To be done => Quote verbatim the span of lines that begins the listing below and closes with the line containing "cap_bottom_h = 6.9;".

Provided information =>
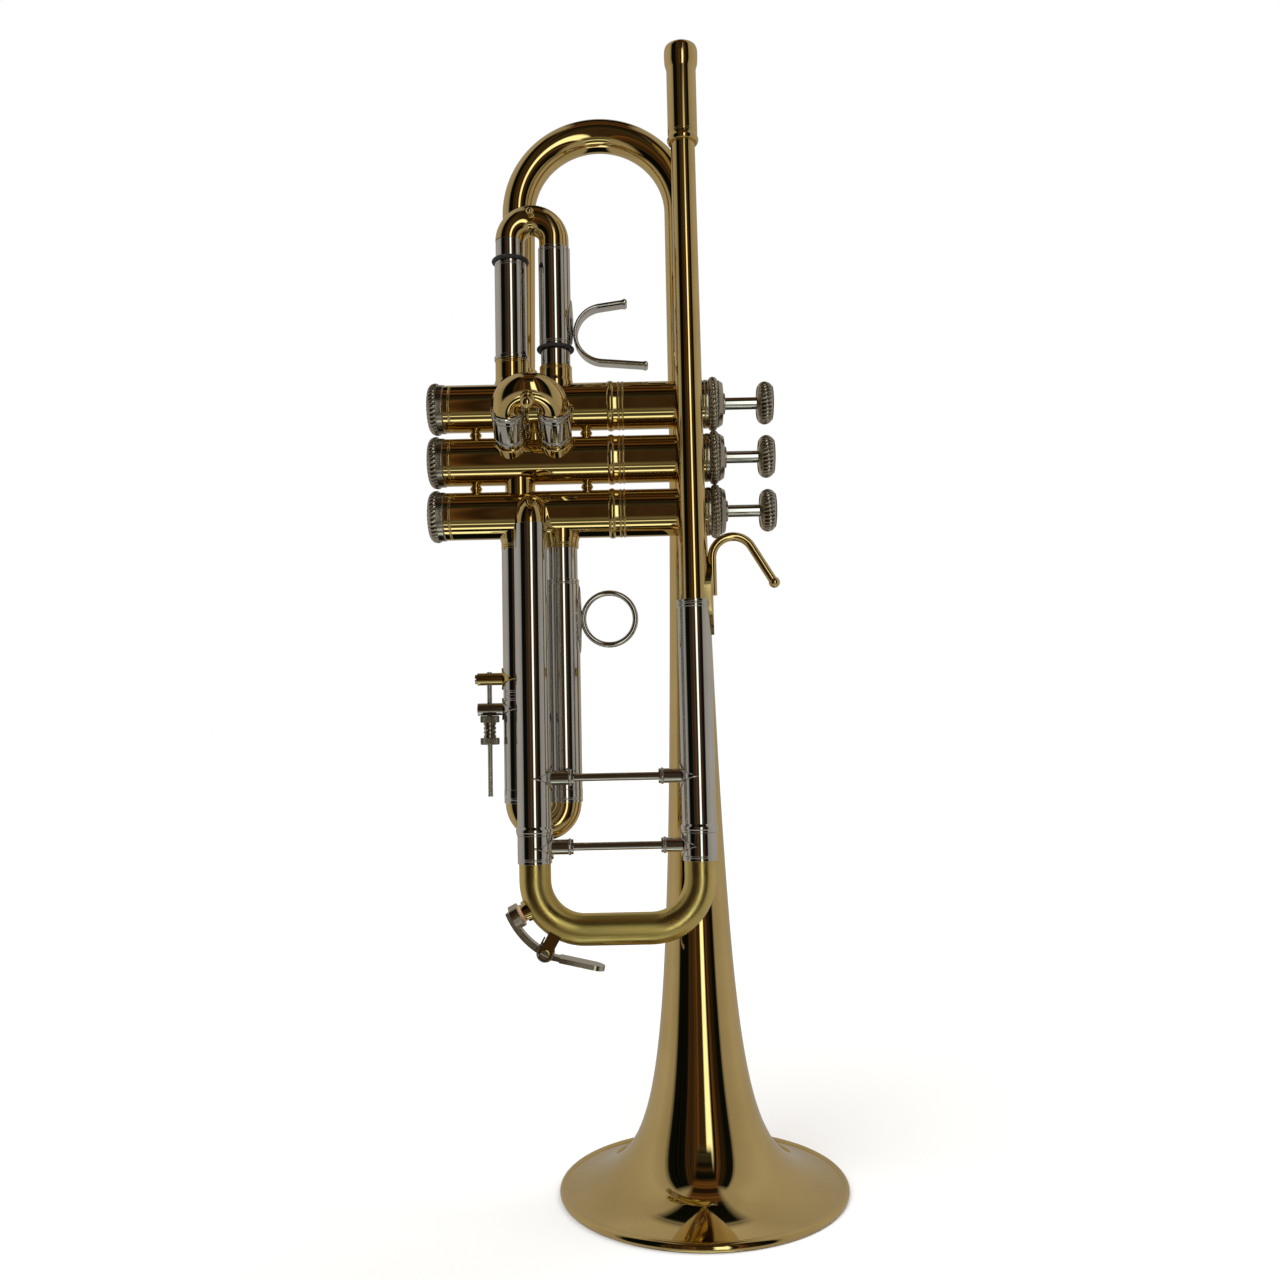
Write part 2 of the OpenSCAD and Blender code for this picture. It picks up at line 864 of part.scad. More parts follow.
cap_bottom_h = 6.9;

module bottom_caps() {
    end_x = casing_bottom_x - cap_bottom_h;
    color(dark_nickel)
        for (i = [0:2])
            on_valve(i)
                translate([0, 0, end_x])
                    difference() {
                        rotate_extrude() {
                            square([9.2, cap_bottom_h]);
                            translate([8.1, 3])
                                circle(r = 3, $fn = 48);
                            translate([0, 3.6])
                                square([10.4, cap_bottom_h - 3.6]);
                        }
                        translate([0, 0, 1.8])
                            cylinder(r = casing_bore / 2 - 0.5, h = cap_bottom_h);
                        translate([0, 0, cap_bottom_h - (casing_bottom_x - thread_bottom_x)])
                            cylinder(r = thread_r, h = cap_bottom_h);
                        translate([0, 0, -1])
                            cylinder(r = 2, h = cap_bottom_h, $fn = 32);
                    }
}

cap_top_h = 9.1;
cap_hollow_r = casing_bore / 2 - 0.5;
cap_hollow_h = 5.5;
felt_h = 1.95;
stem_r = 2.6;

module top_caps() {
    color(dark_nickel)
        for (i = [0:2])
            on_valve(i)
                translate([0, 0, casing_top_x])
                    difference() {
                        rotate_extrude() {
                            square([10.3, 2.2]);
                            translate([9.6, 3.9])
                                circle(r = 1.95, $fn = 48);
                            polygon([[0, 2], [10.6, 2], [10.6, 5.9], [9.2, 8], [0, 8]]);
                            square([4.5, cap_top_h]);
                        }
                        translate([0, 0, -eps])
                            cylinder(r = thread_r, h = thread_top_x - casing_top_x + eps);
                        cylinder(r = cap_hollow_r, h = cap_hollow_h);
                        cylinder(r = stem_r + 0.3, h = 20, $fn = 48);
                    }
}

module cap_felts() {
    color("#2c2a2a")
        for (i = [0:2])
            on_valve(i)
                translate([0, 0, casing_top_x + cap_hollow_h - felt_h])
                    tube(cap_hollow_r, stem_r + 0.3, felt_h);
}

// Star guide: a hub inside the spring barrel with two arms in the casing's slots
module valve_guides() {
    arm_w = guide_slot_w - 0.1;
    color("#e8e4d8")
        for (i = [0:2])
            on_valve(i)
                translate([0, 0, guide_x])
                    difference() {
                        union() {
                            cylinder(r = barrel_ri - 0.2, h = guide_h);
                            intersection() {
                                cylinder(r = casing_bore / 2 + 0.45, h = guide_h);
                                translate([-arm_w / 2, -12, 0])
                                    cube([arm_w, 24, guide_h]);
                            }
                        }
                        translate([0, 0, -1])
                            cylinder(r = 2.6, h = guide_h + 2, $fn = 32);
                    }
}

piston_bottom = -89.5;
barrel_bottom = -19;
barrel_floor = -36;
barrel_top = casing_top_x + 3.45;
barrel_ri = 7.4;
barrel_lid = 1.5;
pass_r = 4;
passage_reach = piston_r;
turn_r = 3.5;
spigot_r = 1.9;

// Where a passage turns, set off the piston's axis towards both of its openings
function passage_turn(x1, a1, x2, a2) =
    [(x1 + x2) / 2, -turn_r * (sin(a1) + sin(a2)), turn_r * (cos(a1) + cos(a2))];

// Opening of a passage on the side of the piston that faces angle a
function passage_end(x, a) = [x, -passage_reach * sin(a), passage_reach * cos(a)];

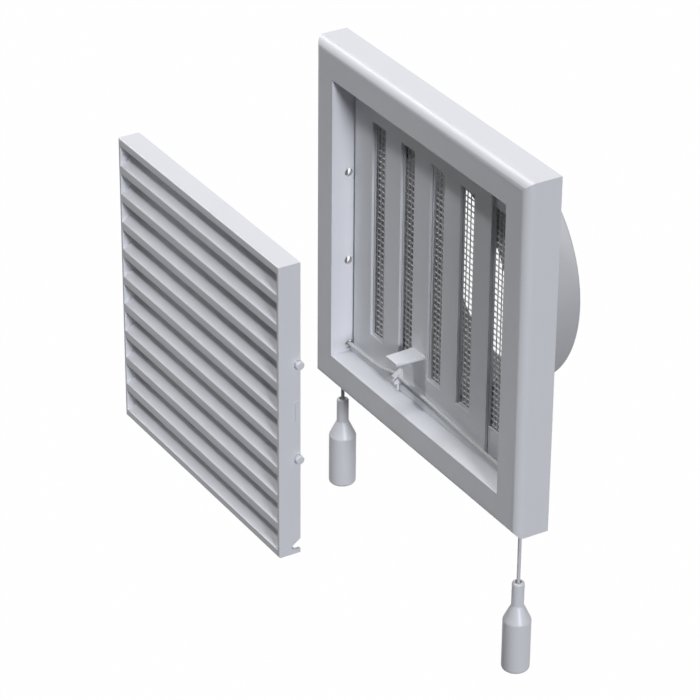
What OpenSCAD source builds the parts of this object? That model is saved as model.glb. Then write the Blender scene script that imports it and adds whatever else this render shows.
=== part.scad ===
// Square ventilation grille for a round duct: a bezel with a recess, a sliding
// shutter worked by a cord with two pulls, an insect mesh and a lift-off louvre panel.
// X runs to the right, Y into the wall, Z up. The wall's face is at Y = 0 and the
// duct's axis is the Y axis. The panel is drawn taken off, in front of the recess.

/* [Bezel] */
// Outer width and height of the square bezel
frame_w = 186; // [176:1:220]
// Depth of the bezel from its front face to the wall
frame_d = 18.2; // [17:0.1:26]
// Radius of the bezel's front edges
edge_r = 5; // [2.5:0.5:6]
// Width of the flat face round the recess
face_w = 17; // [16:0.5:20]
// Thickness of the moulded walls
wall_t = 2; // [1.6:0.1:2.5]
// Thickness of the stiffening ribs inside the hollow rim
rib_t = 1.4; // [1:0.1:2]
// Distance of each rib from the middle of its side
rib_at = 45; // [30:1:60]

/* [Slots] */
// Number of vertical slots in the fixed plate
slot_n = 5; // [3:2:5]
// Distance from one slot to the next
slot_pitch = 26.2; // [24:0.1:27]
// Width of each slot
slot_w = 12; // [8:0.5:12.5]
// Height of each slot
slot_h = 117; // [80:1:118]
// Thickness of the fixed slotted plate
plate_t = 1.3; // [1:0.1:1.8]
// Height of the land on the plate that centres it in the recess
land_h = 0.4; // [0.2:0.1:0.6]
// Width of the plate and collar beyond the recess wall, where they seat behind it
seat_w = 2; // [1.5:0.1:3]

/* [Shutter] */
// Thickness of the sliding shutter
shutter_t = 1.5; // [1.2:0.1:2]
// How far the shut shutter laps past each slot
shut_lap = 0.5; // [0.2:0.1:1]
// Gap from the open shutter to the recess wall beside it
shutter_end = 1.5; // [0.6:0.1:3]
// Thickness of the lips that hold the shutter in its grooves
lip_t = 0.8; // [0.6:0.1:1.2]
// Height of the guide rails at the top and bottom of the recess
rail_h = 4.3; // [3.5:0.1:6]
// Height of the rail's foot under the groove
foot_h = 1.4; // [1:0.1:2]
// Width of the finger tab at the shutter
tab_w = 11.2; // [8:0.1:12]
// Width of the finger tab at its tip
tab_tip_w = 9.7; // [6:0.1:12]
// Thickness of the finger tab
tab_t = 1.5; // [1:0.1:2]
// How far the tab reaches out in front of the bezel
tab_reach = 3.8; // [1:0.1:8]

/* [Collar] */
// Outer diameter of the spigot that goes into the duct
spigot_d = 120; // [90:1:124]
// Wall thickness of the spigot
spigot_t = 1.8; // [1.4:0.1:2.5]
// Length of the spigot behind the wall's face
spigot_l = 37; // [20:1:60]
// Lead-in chamfer on the spigot's rear edge
spigot_ch = 0.8; // [0.4:0.1:1.2]
// Thickness of the collar's flange
flange_t = 1.7; // [1.6:0.1:2.5]

/* [Mesh] */
// Width and height of the insect mesh
mesh_w = 124; // [121:1:130]
// Distance from one strand to the next
mesh_pitch = 3.05; // [2.4:0.05:6]
// Width of each strand
mesh_wire = 0.8; // [0.6:0.1:1.4]
// Thickness of the mesh
mesh_t = 0.8; // [0.5:0.1:0.9]
// Width of the mesh's plain border
mesh_edge = 2; // [1.5:0.1:3]

/* [Louvre panel] */
// Gap between the panel and the recess wall
panel_gap = 1.4; // [1:0.1:2]
// Thickness of the panel's walls
panel_t = 1.6; // [1.2:0.1:2]
// Radius of the panel's front edges
panel_edge_r = 0.6; // [0.3:0.1:1]
// How far the panel is drawn in front of its seat
panel_off = 116.7; // [60:0.1:160]
// Depth of the panel's bottom wall
sill_d = 9; // [7.5:0.1:9.2]
// Distance from the panel's edge to the middle of its top and bottom lips
blade_edge = 1.5; // [1.2:0.1:2.5]
// Number of blades between the top and bottom bands
blade_n = 9; // [9:1:9]
// Height of each blade's front lip
blade_lip_h = 4.1; // [3:0.1:5]
// Thickness of each blade's front lip
blade_lip_t = 1.3; // [1:0.1:2]
// Depth of each blade from front to back
blade_d = 7; // [5:0.1:7.1]
// Thickness of each blade
blade_t = 1.5; // [1:0.1:2]
// Slope of each blade, up towards the back
blade_tilt = 30; // [20:1:35]

/* [Pegs] */
// Radius of the four pegs that centre the panel in the recess
peg_r = 1.8; // [1:0.1:2]
// Height of the pegs above and below the middle
peg_z = 24.3; // [15:0.1:50]
// Distance from a peg's axis to the panel's back edge
peg_back = 1.4; // [1:0.1:2]
// Length of the bar moulded on each side between the pegs
side_bar_l = 10; // [6:0.5:20]
// Width of that bar
side_bar_w = 1.6; // [1:0.1:2]
// How far that bar stands out
side_bar_h = 0.6; // [0.3:0.1:0.8]

/* [Cord and pulls] */
// Diameter of the cord
cord_d = 1.8; // [1.4:0.1:2]
// Distance from the bezel's side to the hanging cord
cord_in = 11.5; // [11:0.1:12]
// Height of the cord above the recess floor, where it passes the walls
cord_up = 4.6; // [4.3:0.1:5]
// Height of the left pull's top below the bezel, with the shutter open
left_hang = 13.5; // [12:0.1:30]
// Height of the right pull's top below the bezel, with the shutter open
right_hang = 32.5; // [14:0.1:60]
// Radius of the holes in the recess walls
wall_hole_r = 2.2; // [2.1:0.1:2.6]
// Radius of the holes in the bezel's underside, where the cord hangs out
exit_r = 1.7; // [1.4:0.1:2.4]
// Length of a pull's neck
neck_l = 14; // [8:0.5:18]
// Diameter of a pull's neck
neck_d = 6.2; // [5:0.1:8]
// Length of a pull's shoulder
shoulder_l = 8.8; // [5:0.1:12]
// Length of a pull's body below its shoulder
pull_l = 26.7; // [18:0.1:40]
// Diameter of a pull's body
pull_d = 14; // [12:0.5:18]
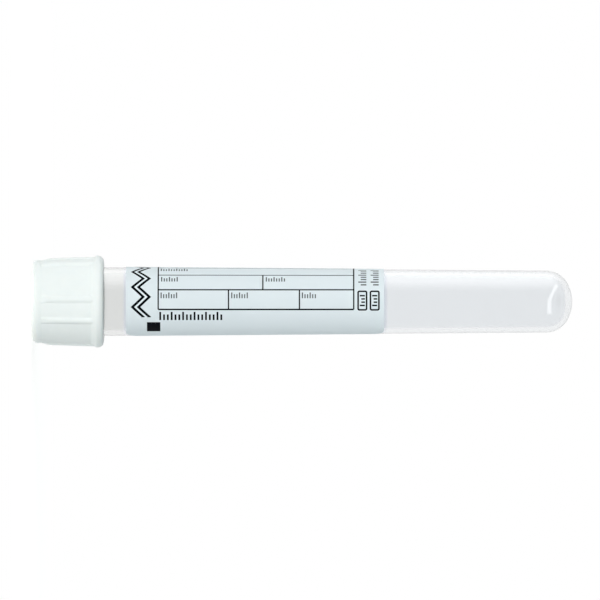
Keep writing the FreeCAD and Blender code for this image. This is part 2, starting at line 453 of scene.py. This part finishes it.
for vertex in cap.verts:
    radius = vertex.co.xy.length
    height = vertex.co.z
    reach = radius
    if radius > BODY_TOP - BODY_SLACK and RIM_BAND < height < RIB_END:
        reach = max(radius, rib_radius(vertex.co))
    on_skirt = abs(radius - SKIRT) < SKIRT_SLACK and seat_end < height
    aside = radius * math.sin(off_nearest(vertex.co, GUIDE_COUNT))
    if on_skirt and abs(aside) <= GUIDE_WIDTH / 2:
        reach = min(radius, GUIDE_RADIUS + max(0, height - GUIDE_END))
    vertex.co.xy *= reach / radius

finished("cap_moulding", cap, "cap", cap_plastic)

# %% [markdown]
# ## The retaining ring
# Under the head's lip lies a flat ring that holds the stopper down. It is a plain section with
# a wide lead-in for the needle and small rounds, turned like the rest.

# %% Turn the ring
RING_OPENING = wall_radius("retaining_ring", ring_high.z - 0.2 * MM, inside=True)
RING_OUTSIDE = ring_high.x
RING_CHAMFER = 0.6 * MM
RING_ROUND = 0.1 * MM
LEAD_IN_ROUND = 0.15 * MM
LEAD_OUT_ROUND = 0.05 * MM
SMALL_ROW = 0.5 * MM
ring = bmesh.new()
ring_section = [
    (RING_OPENING + RING_CHAMFER, ring_low.z, RING_ROUND),
    (RING_OUTSIDE, ring_low.z, RING_ROUND),
    (RING_OUTSIDE, ring_high.z, RING_ROUND),
    (RING_OPENING, ring_high.z, LEAD_OUT_ROUND),
    (RING_OPENING, ring_low.z + RING_CHAMFER, LEAD_IN_ROUND),
]
rounded_outline(ring, ring_section, closed=True)
divide_long_edges(ring, SMALL_ROW)
turn_round(ring)
finished("retaining_ring_turned", ring, "retaining_ring", cap_plastic)

# %% [markdown]
# ## The stopper
# Butyl rubber is matt and a little dusty. Moulded in a bead-blasted tool, it shows fine specks,
# and a light bloom of the talc or silicone that lets it slide. It could be one grey, but then
# the recess that the needle goes through would look painted, so the grey drifts a little.

# %% Rubber
RUBBER_DARK = (0.30, 0.305, 0.31, 1)
RUBBER_LIGHT = (0.42, 0.42, 0.42, 1)
SPECK_SIZE = 0.12 * MM
SPECK_DEPTH = 0.012 * MM
BLOOM_SIZE = 12 * SPECK_SIZE
BLOOM_SHARE = 0.7
RUBBER_MATT = 0.62
MATT_BY_BLOOM = 0.2
RUBBER_IOR = 1.52


def butyl_rubber(name):
    material, wire = new_material(name)
    where = wire.node("ShaderNodeTexCoord", out="Object")
    specks = grain(wire, where, SPECK_SIZE, 3.0)
    bloom = grain(wire, where, BLOOM_SIZE, 4.0)
    drift = bloom * BLOOM_SHARE + specks * (1 - BLOOM_SHARE)
    shader = wire.node(
        "ShaderNodeBsdfPrincipled",
        {},
        {
            "Base Color": mixed(wire, drift, RUBBER_DARK, RUBBER_LIGHT),
            "Roughness": RUBBER_MATT + bloom * MATT_BY_BLOOM,
            "Normal": bumped(wire, specks, SPECK_DEPTH),
            "IOR": RUBBER_IOR,
        },
    )
    surface(wire, shader)
    return material


stopper_rubber = butyl_rubber("stopper_rubber")
print("made", stopper_rubber.name)

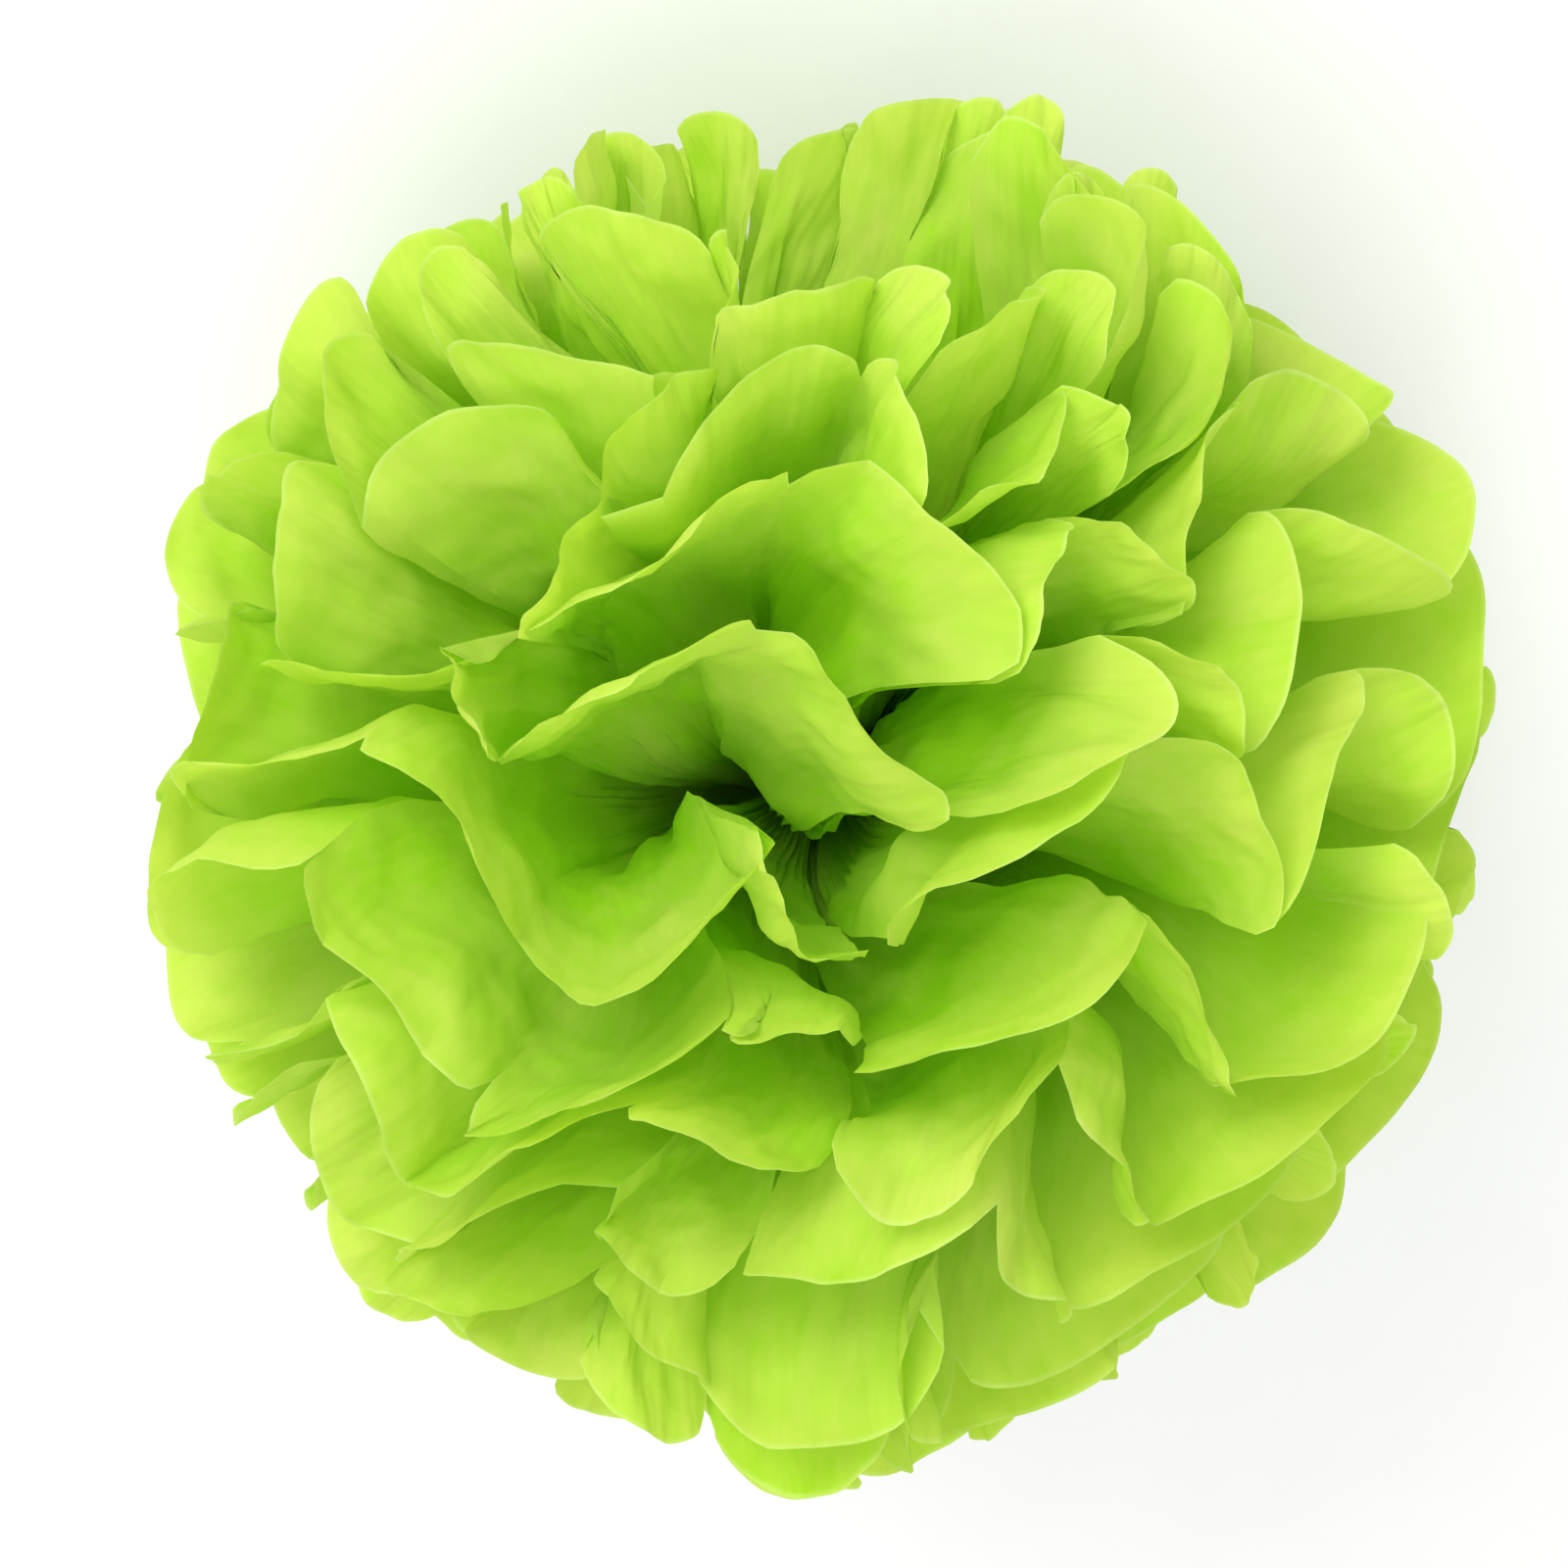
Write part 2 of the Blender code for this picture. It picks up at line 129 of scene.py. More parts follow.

Answer for this exercise =>
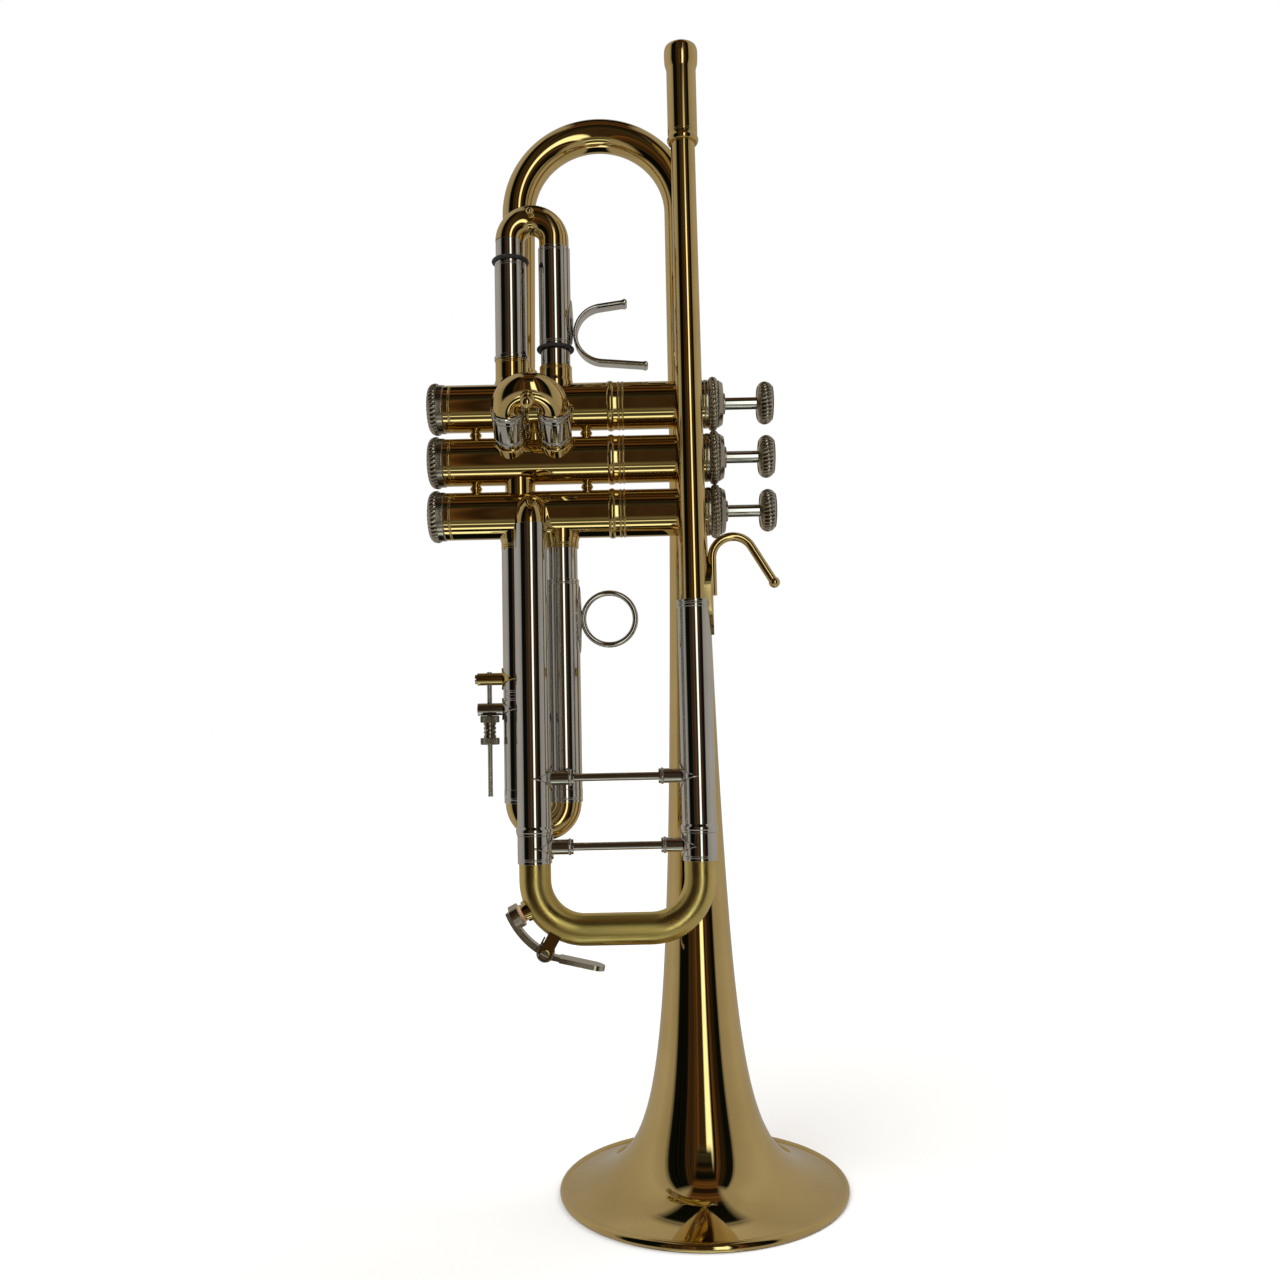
Write part 2 of the OpenSCAD and Blender code for this picture. It picks up at line 864 of part.scad. More parts follow.
cap_bottom_h = 6.9;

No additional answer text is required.